E não estamos sozinhos no emprego desses métodos. Desconfio até que exportamos algum know-how na matéria, pois o que dizem é que os americanos, por exemplo, que, segundo se comenta, já nos deram aulas sobre a matéria, agora resolveram adotar de vez a porrada como meio de obter informações, não só de estrangeiros como de cidadãos americanos mesmo. Dizem que até foram mais longe e, contrariando os princípios de que tanto se orgulham, mantêm gente presa sem culpa formada ou qualquer indício que não simplesmente palpites. E essa gente apanha na cadeia, como sempre se apanhou na cadeia, aqui no Brasil.
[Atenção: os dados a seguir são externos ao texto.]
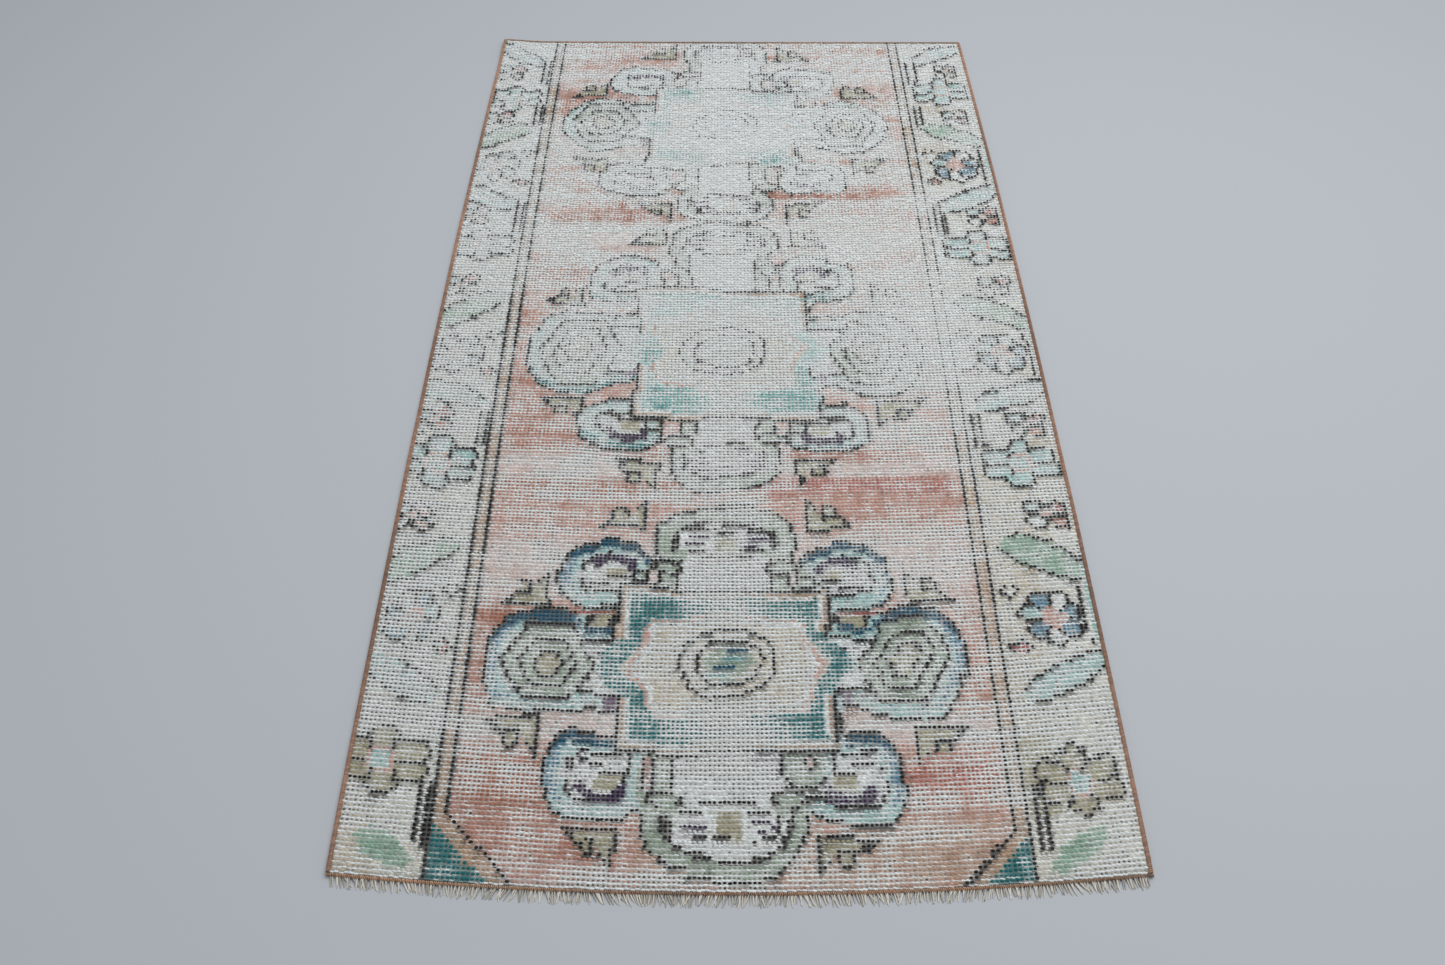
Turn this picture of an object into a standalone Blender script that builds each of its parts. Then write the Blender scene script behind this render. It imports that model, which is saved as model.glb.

Claro que, diante de padrões que chamaríamos civilizados, são de escandalizar fatos como o ocorrido com o chinês, aliás cidadão brasileiro por escolha, detido no Aeroporto do Galeão (não vou meter o nome do Tom nesta história). Mas, diante do que se passa todo dia nas prisões brasileiras e também em estrangeiras, não há nada o que estranhar. Só na ficção um suspeito não toma pelo menos uns tabefes ao ser interrogado, excetuados, é claro, os suspeitos com boa condição social, brancos, ricos e cheirosos. Tanto assim que não é a primeira vez que uma coisa dessas acontece no aeroporto, não será a última e tudo acabará sem que se prove a culpa de ninguém. Aliás, há um culpado, sim. O culpado foi o chinês, que não agüentou uma surrinha de trinta mil dólares.